Vance touts Trump’s tariff plan: Says higher levies on imports will help pay for tax breaks
Former President Donald Trump’s agenda of higher tariffs on U.S. imports would help offset his expanding tax-cut proposals if he’s reelected in November, according to his running mate, Ohio Senator JD Vance.
“If we actually balance this out by penalizing some of these companies for manufacturing overseas, I do think that we can get this to balance out in the right way, where we’re not blowing a hole in the deficit, we’re giving workers more of their money,” Vance said Sunday on CBS’s “Face the Nation.”
Trump has rolled out a series of tax plans over the last three months, seeking to appeal to a range of voter groups. He has proposed ending all taxes on tipped income and overtime work and on Social Security retirement benefits, raising questions among economists and political opponents about the impact on the U.S. budget deficit.
Asked on CBS whether fiscally conservative Republicans in Congress would go along, Vance said that “obviously Republicans believe American workers should keep more of their own money.”
Trump has pledged to enact a 10% across-the-board tariff on imports, potentially targeting regions such as the European Union, and to increase duties on Chinese-made goods to 60% or more, saying that would generate trillions for the U.S. Most economists argue that Americans would ultimately pay higher costs and face reignited inflation.

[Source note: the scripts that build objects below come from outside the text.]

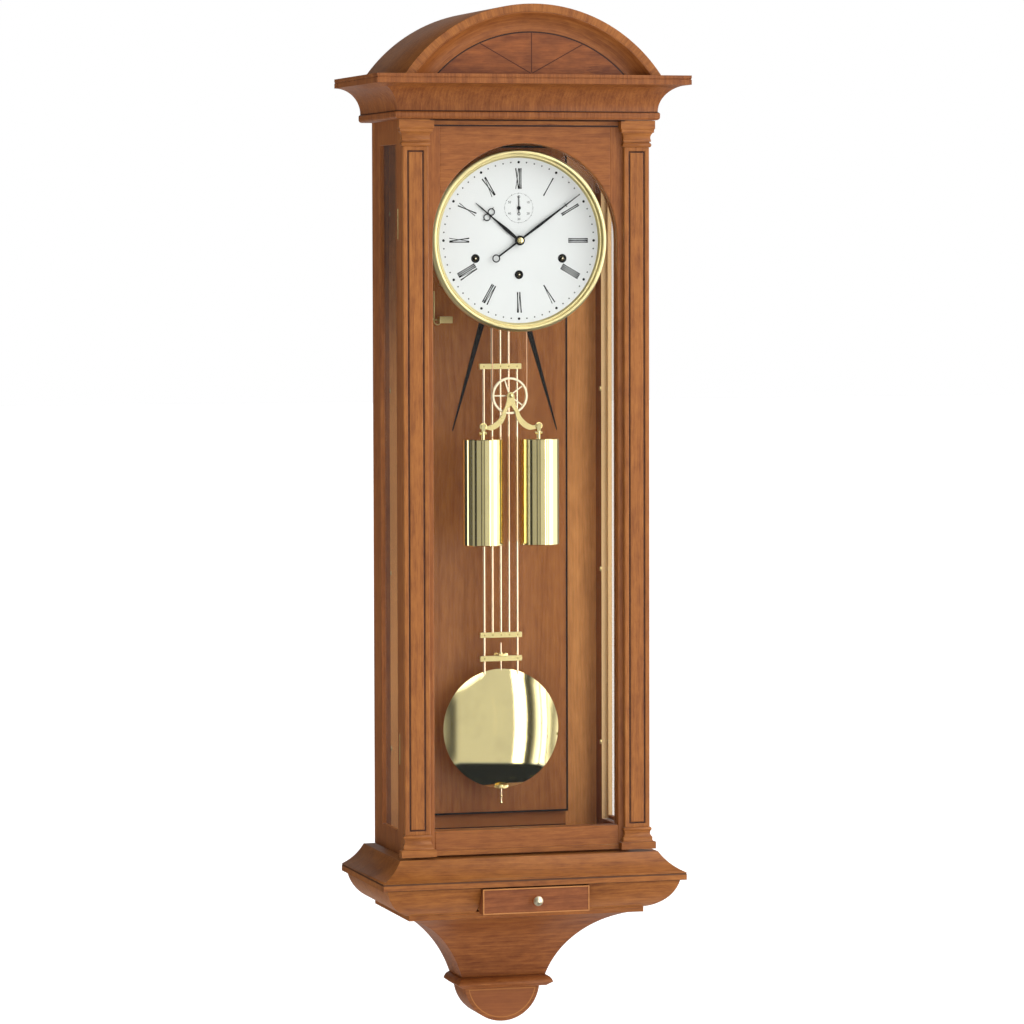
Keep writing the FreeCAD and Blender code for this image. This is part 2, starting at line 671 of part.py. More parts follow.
def make_drawer():
    half = s.drawer_half
    low = base_low + s.drawer_rise
    high = low + s.drawer_high
    front_back = -(s.drawer_front_y - s.drawer_front_thick)
    board = box("drawer_board", (-half, half), (-s.drawer_front_y, front_back), (low, high))
    hole = rod_y("knob_hole", ZERO, (low + high) / 2, s.knob_stem,
                 -(s.drawer_front_y + s.cut_over), -(s.drawer_front_y - s.knob_stem))
    keep(cut("drawer_front", board, hole))
    box_half = half - s.drawer_play - s.drawer_wall / 2
    box_low = base_low + s.base_wall + s.runner_high + s.drawer_play / 2
    box_high = high - s.drawer_wall
    outer = box("drawer_outer", (-box_half, box_half), (front_back, front_back + s.drawer_deep),
                (box_low, box_high))
    inner = box("drawer_inner", (-(box_half - s.drawer_wall), box_half - s.drawer_wall),
                (front_back + s.drawer_wall, front_back + s.drawer_deep - s.drawer_wall),
                (box_low + s.drawer_wall / 2, box_high + s.cut_over))
    keep(cut("drawer_box", outer, inner))
    radius = s.knob_radius
    length = s.knob_length
    stem = s.knob_stem
    knob = [(ZERO, ZERO), (ZERO, stem), (-length * 0.3, stem * 0.7), (-length * 0.5, stem * 0.8, -0.9),
            (-length * 0.62, radius, 0.72), (-length * 0.86, radius * 0.82, 1.1),
            (-length, radius * 0.3), (-length, ZERO)]
    keep(turned("drawer_knob", "Y", knob, y=-(s.drawer_front_y - stem), z=(low + high) / 2))


def make_corbel():
    """A bracket that narrows downwards in a cove, in width and in depth."""
    low = base_low - s.corbel_height
    edge = [(s.corbel_foot_half, low, -CORBEL_SIDE_SHARE), (s.corbel_top_half, base_low, None)]
    across = slab("corbel_across", "front", both_sides(edge), -s.corbel_top_depth, ZERO)
    fore = [(-s.corbel_top_depth, base_low, -CORBEL_FORE_SHARE), (-s.corbel_foot_depth, low), (ZERO, low),
            (ZERO, base_low)]
    through = slab("corbel_through", "side", fore, -s.corbel_top_half, s.corbel_top_half)
    keep(common("corbel", across, through))
    shares = ((0.1, 0.0, None), (1.0, 0.38, 0.95), (0.1, 1.0, None))
    neck = moulding("corbel_neck", shares, s.neck_half - s.neck_inset, s.neck_depth - s.neck_inset,
                    ZERO, low - s.neck_height, s.neck_height, s.neck_inset)
    neck_low = low - s.neck_height
    disc = rod_y("drop_disc", ZERO, neck_low + s.drop_hidden, s.drop_radius, -s.drop_depth, ZERO)
    half_box = box("drop_half", (-s.drop_radius, s.drop_radius), (-s.drop_depth, ZERO),
                   (neck_low - s.drop_radius, neck_low))
    keep(group("corbel_pendant", neck, common("corbel_drop", disc, half_box)))


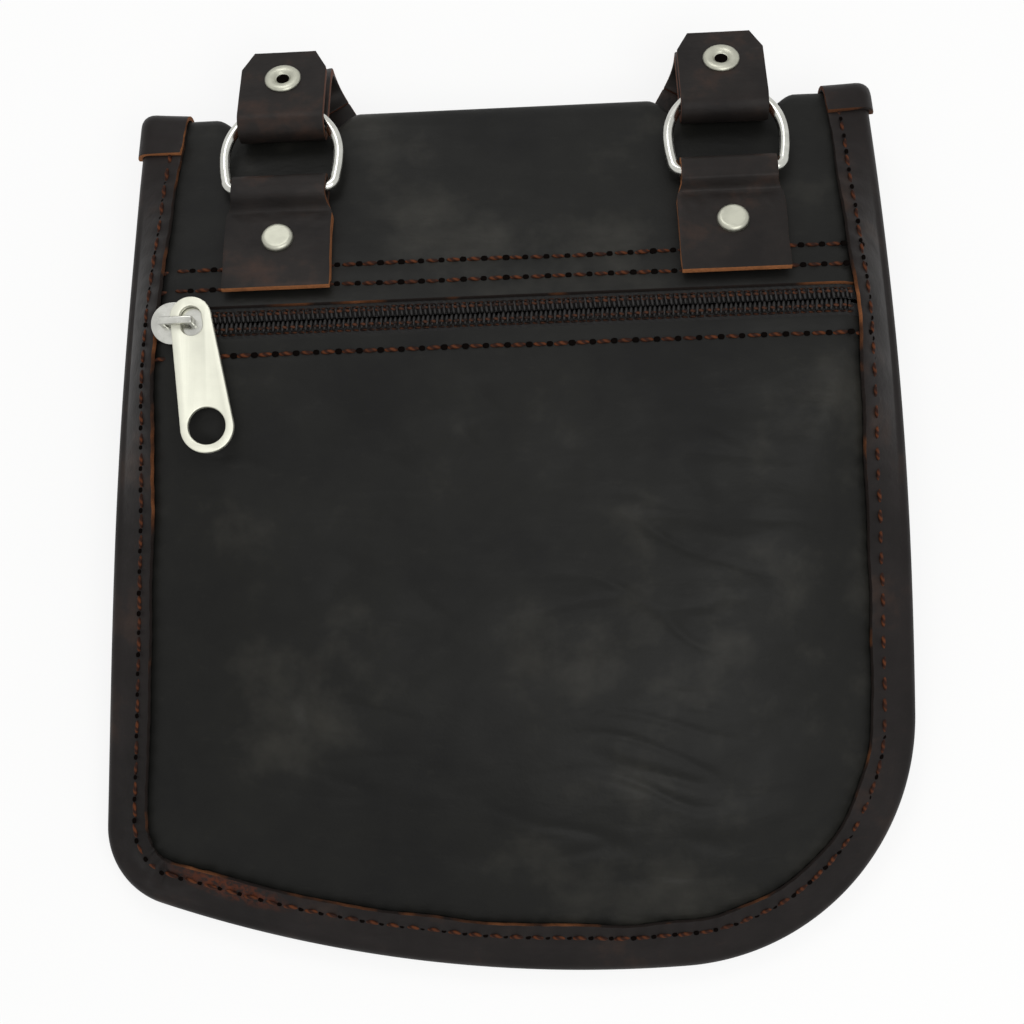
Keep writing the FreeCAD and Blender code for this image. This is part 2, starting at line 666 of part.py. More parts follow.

Trump, the self-declared “tariff man,” has described threats of higher duties on U.S. trading partners partly as a negotiating tactic to win concessions.
“I can’t believe how many people are negative on tariffs that are actually smart,” Trump said in a Bloomberg interview in June. “Man, is it good for negotiation.”
Vance echoed that approach on Sunday.
“Sometimes you’re gonna have to do higher tariffs, sometimes you might be able to do lower tariffs,” he said. “You use that as part of the negotiation.”
The Biden administration on Friday formally approved tariff increases on billions of dollars in Chinese goods, paving the way for most of them to go into effect in two weeks.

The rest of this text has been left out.